In the south, you can explore Ho Chi Minh and its surroundings, spend a couple of days around the Mekong Delta, visit the sand dunes in Mui Né and the beach in Nha Trang and finally enjoy a cooler climate in the hill station of Dalat.
If you have time, you can add Hué and Hoi An to both itineraries.
If you’re on a really tight schedule and don’t have a lot of time, check out my three favorite places in Vietnam.
Vietnam is a touristy country, and some places can really feel crowded. But don’t worry, if you like less-visited places, Vietnam is a gold mine.
Most tourists only visit the Mekong Delta as a day trip from Ho Chi Minh. Don’t hesitate to go deeper into the area and stay for a couple of days. You’ll be able to witness traditional living and learn about the local culture.
There’s also a less-known aspect of Vietnam: its ethnic minorities. You can meet the tribes and learn about their culture in places like Kon Tum and Ha Giang. Most tourists skip these places as it’s harder to reach and not well-known. Ha Giang is getting more and more visitors each year though, but it’s still reasonable.
Another great site looked over by tourists, is the ancient capital of the Cham people: My Son. You can easily take a day trip from Hoi An or Danang to visit the ruins and be practically alone there.
Discovering Caodaism is also a “special” experience. This religion, specific to Vietnam, is a mix of all the religions that exist. There are a couple of temples in Vietnam you can visit, the most frequented is in Tay Ninh, not far from Saigon. You can also visit the one in Danang.
The food in Vietnam is just amazing, so fresh, so tasty, with a lot of veggies and herbs, perfect for me. The most famous dish is the Pho, a noodle soup, each place have its own twist of the original recipe. Also, try the Banh Mi, the tastiest sandwich I’ve ever had. The spring rolls are delicious as well. The list of tasty food would be too long to enumerate so just go ahead and try.
Keep in mind that Vietnamese people eat a lot of different types of meat (such as dogs for instance) so beware of what you order, especially outside of the big cities. If you’re allergic to seafood, be careful, they tend to add shrimp paste/squid sauce… to most dishes.
Getting around in Vietnam
Getting around in Vietnam is pretty easy. To get from city to city you can either take the bus or go by train. The buses are comfortable, all with AC, in the night ones, you will get a bed (a bit small if you’re more than 170 cm or 5,6). You can buy a ticket going from Hanoi to HCMC (and vice versa) including all the stops you want to make and with open dates. It’s actually cheaper than buying the tickets each time. Bus companies as well as the train offer this service.

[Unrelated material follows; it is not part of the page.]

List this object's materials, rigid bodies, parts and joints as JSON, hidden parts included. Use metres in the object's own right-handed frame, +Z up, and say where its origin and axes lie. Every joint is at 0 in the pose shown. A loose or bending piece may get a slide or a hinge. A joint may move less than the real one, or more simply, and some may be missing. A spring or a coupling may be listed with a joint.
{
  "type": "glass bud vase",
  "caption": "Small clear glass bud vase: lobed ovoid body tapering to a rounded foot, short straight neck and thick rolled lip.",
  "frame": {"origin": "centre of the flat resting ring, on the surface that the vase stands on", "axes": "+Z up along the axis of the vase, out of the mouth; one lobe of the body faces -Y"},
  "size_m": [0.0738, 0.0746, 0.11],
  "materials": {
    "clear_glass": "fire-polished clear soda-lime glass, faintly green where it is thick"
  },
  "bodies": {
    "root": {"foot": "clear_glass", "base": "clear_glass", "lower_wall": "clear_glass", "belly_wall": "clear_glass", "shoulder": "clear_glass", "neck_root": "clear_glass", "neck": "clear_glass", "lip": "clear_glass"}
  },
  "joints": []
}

In Hanoi and HCMC you’ll find good public transportation, just use Google Maps, all the lines are in it. In other major cities, you can use Grab or Uber, they either have cars or motorbikes. In smaller cities, you’ll need to take a cab or a moto-taxi.
Hitchhiking in Vietnam is not really a thing, you can try but most people won’t understand what you’re doing.
Many backpackers choose to buy a motorbike to visit Vietnam, it’s quite common. You can either buy it from a backpacker who finished his trip (check the Facebook groups) or from a garage. If you know nothing about mechanics it’s a gamble. There’s no way to tell how many kilometers the bike has done as they always unplug the counter, so you can check the basics but you can never be sure. The prices are usually around 250 USD, insurance is not mandatory and doesn’t cover much anyway, you’re allowed to own the motorbike but you can’t put it under your name.
Weather in Vietnam
When traveling in the North, keep in mind that they have a cold winter there. Although it sometimes snows, Hanoi is usually ok but if you go to the mountains, it gets really cold. You should pack accordingly if you’re planning to visit North Vietnam between November and March. The rainy season in the North is from May to October.
In Central Vietnam, the weather is dry between January and August. The heaviest rainfalls are recorded from September to November. (I was there in October and it almost never rained)
In the South, the dry season is between November and April, then it starts to get really humid. The heaviest rainfalls are recorded between July and August.
I wouldn’t worry too much about the rainy season, because nowadays the weather is really changing. You can be there during the official dry season and experience a lot of rain and almost none during the rainy season. If the rainy season comes as scheduled, it will usually be short heavy rains in the evening.